By Erin Mershon, CQ Roll Call
April 22, 2016 -- The Obama administration outlined a new way to pay nursing homes, the latest in its ongoing efforts to transition Medicare payments away from fee-for-service medicine.
The proposed rule, released late Thursday by the Centers for Medicare and Medicaid Services (CMS), outlined new quality measures and performance benchmarks for the program and also proposed timelines for when the agency would begin to measure the facilities based on the new standards. The program is set to apply to services performed on or after October 2018.
This value-based payment program "is an important step toward transforming how care is paid for, moving increasingly toward rewarding better value, outcomes, and innovations instead of merely volume," the agency said in the proposal.

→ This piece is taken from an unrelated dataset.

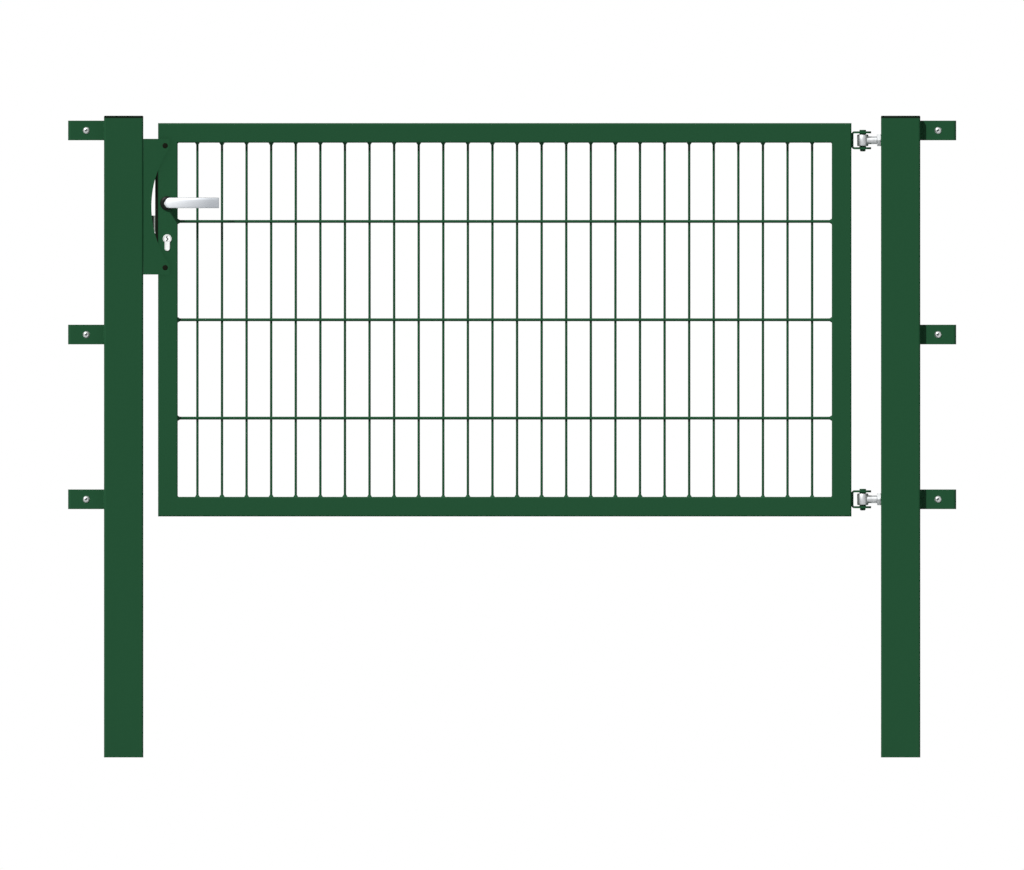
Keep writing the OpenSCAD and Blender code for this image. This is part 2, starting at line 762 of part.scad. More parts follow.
hinge_pin(hinge_zs[1]);  // bottom_hinge_pin
lock_face_plate();
lock_case();
lock_cylinder();
rosette(-1);  // front_rosette
rosette(1);  // rear_rosette
lever(-1);  // front_lever
lever(1);  // rear_lever
spindle();
latch_bolt();
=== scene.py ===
import math

import bmesh
import bpy
from mathutils import Matrix, Vector


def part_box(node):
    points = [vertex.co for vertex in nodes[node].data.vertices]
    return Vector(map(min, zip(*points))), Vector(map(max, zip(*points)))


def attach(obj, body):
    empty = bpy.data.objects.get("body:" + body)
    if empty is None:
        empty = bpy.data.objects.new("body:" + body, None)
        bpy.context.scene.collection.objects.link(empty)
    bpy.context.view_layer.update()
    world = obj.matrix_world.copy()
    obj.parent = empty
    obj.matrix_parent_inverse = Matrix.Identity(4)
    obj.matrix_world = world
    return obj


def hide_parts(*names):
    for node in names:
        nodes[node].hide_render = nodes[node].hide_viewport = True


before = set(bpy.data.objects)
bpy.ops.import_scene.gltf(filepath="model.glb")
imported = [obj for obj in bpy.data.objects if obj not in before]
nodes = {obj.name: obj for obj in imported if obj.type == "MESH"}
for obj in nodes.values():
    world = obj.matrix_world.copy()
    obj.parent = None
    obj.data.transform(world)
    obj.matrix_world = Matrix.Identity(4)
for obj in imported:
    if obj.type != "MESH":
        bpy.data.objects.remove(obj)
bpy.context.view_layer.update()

# Posts: 80 mm square steel tubes with round corners, hot dip galvanised and coated moss green.
# They are set in the ground, and each one has a plate or bolts on two of its sides.

MOSS_GREEN = (0.0109, 0.0655, 0.0252, 1)
GREEN_DUSTY = (0.0180, 0.0730, 0.0330, 1)


class Shade:
    """A socket in a material's tree. Sums on it add Math nodes, and node() adds any other node."""

    def __init__(self, tree, socket=None):
        self.tree = tree
        self.socket = socket

    def node(self, kind, settings=None, inputs=None, out=0):
        made = self.tree.nodes.new(kind)
        for name, value in (settings or {}).items():
            if name == "stops":
                ramp = made.color_ramp.elements
                while len(ramp) < len(value):
                    ramp.new(1)
                for stop, (place, colour) in zip(ramp, value):
                    stop.position = place
                    stop.color = colour
            else:
                setattr(made, name, value)
        for name, value in (inputs or {}).items():
            if isinstance(value, Shade):
                self.tree.links.new(value.socket, made.inputs[name])
            else:
                made.inputs[name].default_value = value
        return Shade(self.tree, made.outputs[out])

    def math(self, operation, first, second):
        return self.node("ShaderNodeMath", {"operation": operation}, {0: first, 1: second})

    def __add__(self, other):
        return self.math("ADD", self, other)

    def __radd__(self, other):
        return self.math("ADD", other, self)

    def __sub__(self, other):
        return self.math("SUBTRACT", self, other)

    def __rsub__(self, other):
        return self.math("SUBTRACT", other, self)

    def __mul__(self, other):
        return self.math("MULTIPLY", self, other)

    def __rmul__(self, other):
        return self.math("MULTIPLY", other, self)

    def clamped(self, low, high):
        """This value from low to high, spread over 0 to 1 and held there."""
        return self.node("ShaderNodeMapRange", {"clamp": True}, {0: self, 1: low, 2: high, 3: 0.0, 4: 1.0})

    def mixed(self, first, second):
        """The colour that goes from first to second as this value goes from 0 to 1."""
        return self.node(
            "ShaderNodeMix", {"data_type": "RGBA"}, {"Factor": self, 6: first, 7: second}, out=2
        )


def start_material(name, constants):
    """A new material, its tree to draw in, and a function that links a value to the shader."""
    material = bpy.data.materials.new(name)
    material.use_nodes = True
    tree = material.node_tree
    shader = tree.nodes["Principled BSDF"]
    for socket, value in constants.items():
        shader.inputs[socket].default_value = value

    def feed(socket, value):
        tree.links.new(value.socket, shader.inputs[socket])

    return material, Shade(tree), feed


def noise(draw, place, scale, detail=2.0, roughness=0.5):
    return draw.node(
        "ShaderNodeTexNoise",
        {},
        {"Vector": place, "Scale": scale, "Detail": detail, "Roughness": roughness},
    )


def object_place(draw):
    return draw.node("ShaderNodeTexCoord", out=3)


def bump(draw, height, strength, distance):
    return draw.node(
        "ShaderNodeBump", {}, {"Strength": strength, "Distance": distance, "Height": height}
    )


def powder_coat(name, peel_scale=520.0):
    """Satin polyester powder: an even moss green with a fine orange peel and a little dust on top."""
    material, draw, feed = start_material(name, {"Specular IOR Level": 0.10, "IOR": 1.5})
    place = object_place(draw)
    drift = noise(draw, place, 2.6, 3.0)
    cloud = noise(draw, place, 38.0, 4.0, 0.6)
    peel = noise(draw, place, peel_scale, 2.0, 0.45)
    grain = noise(draw, place, 2600.0, 1.0)
    normal = draw.node("ShaderNodeNewGeometry", out=1)
    up = draw.node("ShaderNodeSeparateXYZ", {}, {0: normal}, out=2)
    dust = up.clamped(0.55, 1.0) * cloud.clamped(0.35, 0.75) * 0.45
    tone = drift.clamped(0.3, 0.7) * 0.5 + grain.clamped(0.2, 0.8) * 0.5
    light_green = tuple(c * 1.03 for c in MOSS_GREEN[:3]) + (1,)
    deep_green = tuple(c * 0.97 for c in MOSS_GREEN[:3]) + (1,)
    feed("Base Color", dust.mixed(tone.mixed(deep_green, light_green), GREEN_DUSTY))
    feed("Roughness", 0.50 + 0.10 * cloud + 0.20 * dust)
    feed("Normal", bump(draw, peel * 0.8 + grain * 0.2, 0.16, 0.0002))
    return material


green_coat = powder_coat("green_powder_coat")


def dress(node, material):
    """Gives a CAD node its finish."""
    slots = nodes[node].data.materials
    slots.clear()
    slots.append(material)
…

The regulation also spelled out new details about a quality reporting program that will penalize nursing homes that don't report certain quality metrics to the agency, beginning in 2018. Both the value-based payment model and the quality reporting program were first outlined in a post-acute care overhaul passed in 2014 (P.L. 113-185).
Nursing homes are still evaluating the new plan and declined to weigh in at all on the proposed quality measures and payment program. But they eagerly praised the administration for a payment update of 2.1 percent, also spelled out in the proposal, calling it "essential."
"We are facing unprecedented pressures, and with MedPAC reporting our margins at only 1.9%, a failure to keep track with inflation would be devastating," said Mark Parkinson, president of the American Health Care Association, in a statement.
The agency also proposed payment updates for hospice centers and inpatient rehabilitation facilities, of 2.0 percent and 1.6 percent respectively. Proposed regulations for those industries also included new quality measures aimed at improving the data and measurement surrounding post-acute care.
Representatives for both industries noted that those measures will require substantial new data collection efforts, but said they were optimistic about the potential to improve patient care.
"Claims-based measures may actually help rehabilitation hospitals and units to learn more about the consequences of the care they have provided but are otherwise unable to have access to," said Bruce Gans, chairman and CEO of the American Medical Rehabilitation Providers Association. "This could lead to better care and better outcomes for our patients."
Theresa M. Forster, vice president for hospice policy and programs at the National Association for Home Care & Hospice, also praised the agency for proposing to start the new quality measurements next April.
"Fortunately," she said in an email, "hospices have some time to get ready."